將轟炸藝術界的《泉》出現的時間回撥四年,1913年杜尚創作了他最早的一件“現成品”藝術作品《自行車輪》。他將卸下的自行車輪圈上下顛倒,固定在一個板凳上,光影投射效果被他加以利用,車輪由一成雙,顯示出獨特的視覺效果。但這些都不是杜尚要表現的重點,他只是借此提出了有關藝術創作的根本問題——藝術的定義問題:從前的人對藝術品的定義是非實用性且獲得人們正視,椅子用來坐,車輪用來騎,而在這一作品中,雖然杜尚基本上保留了物品原有的屬性、特征,只對它們進行了存在方式和情境的處理,但無論是椅子還是自行車輪都失去了其原有功能,只能看不能用,它是否是藝術品?有著與前人不同的藝術追求的杜尚說:“庫爾貝在19世紀給繪畫引進了物理性。我則有興趣使繪畫再次為心靈服務……盡可能遠離使人愉快和吸引人的物理性繪畫。”這是對藝術傳達觀念和藝術本質的思考,繪畫不只是視覺的效果,更是人性的自由。拋開傳統繪畫所謂才藝、技術構建的外殼,正如《莊子?人間世篇》里所講的因不能取材而美麗壯觀為當做神社的櫟樹,“物莫不若是。且予求無所可用久矣,幾死,乃今得之,為予大用。使予也而有用,且得有此大也邪?”藝術最大的用處就在于它的沒有用處,“繪畫,服務于心靈”,杜尚的藝術之道暗含著“無用之用”的中國古典哲學之妙。

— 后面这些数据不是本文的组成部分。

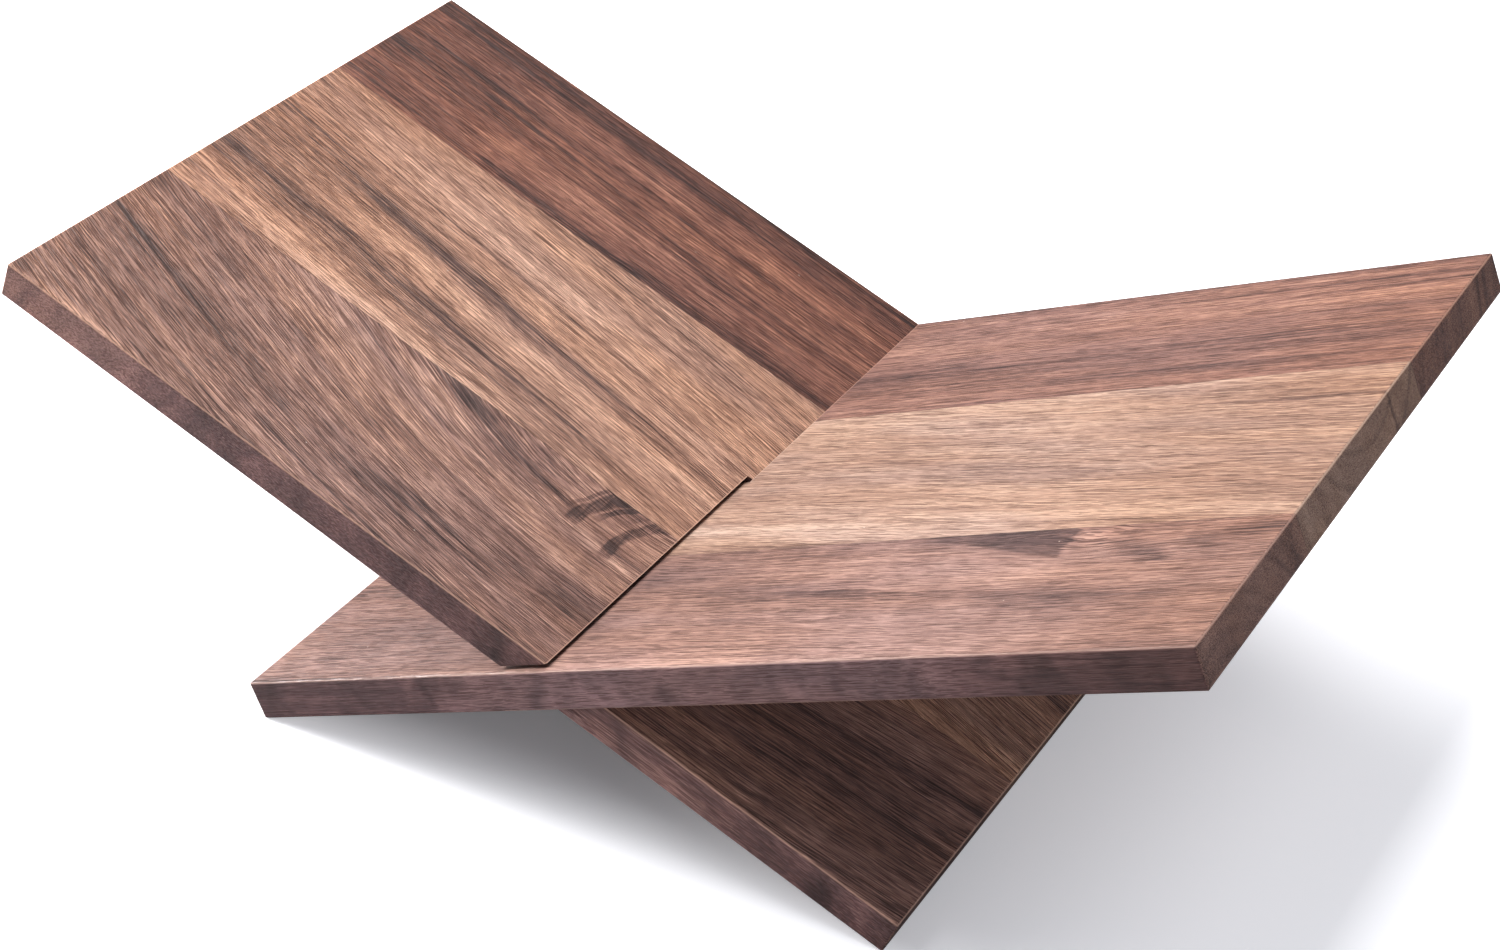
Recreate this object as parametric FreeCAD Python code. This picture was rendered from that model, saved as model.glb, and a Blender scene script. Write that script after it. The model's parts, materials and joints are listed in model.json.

杜尚在上世紀20年代中期后,把人生的多數時間都放在了他所愛好的國際象棋上,而作品并不占據他生活中的主要地位,他說:“我不覺得藝術很有價值……我不期待、不需要什么,我很長時間什么也不做,感覺好極了。”與我國老莊走同一“無為”思想路線的杜尚,似乎只是在生活。他把藝術的落腳點放在人生中,否定藝術與生活的距離,“若你愿意這么看,我的藝術可以是活著”,杜尚的一生就是杜尚的藝術,藝術和他由興趣相連,“我總是由好玩的想法導致自己做事的”,這恰恰對應了中國的禪宗思想“平常心”。“至人無己,神人無功,圣人無名”,杜尚的一生像莊子的逍遙游,這也是他的藝術之道,杜尚的藝術理念與中國古典美學思想,不謀而合。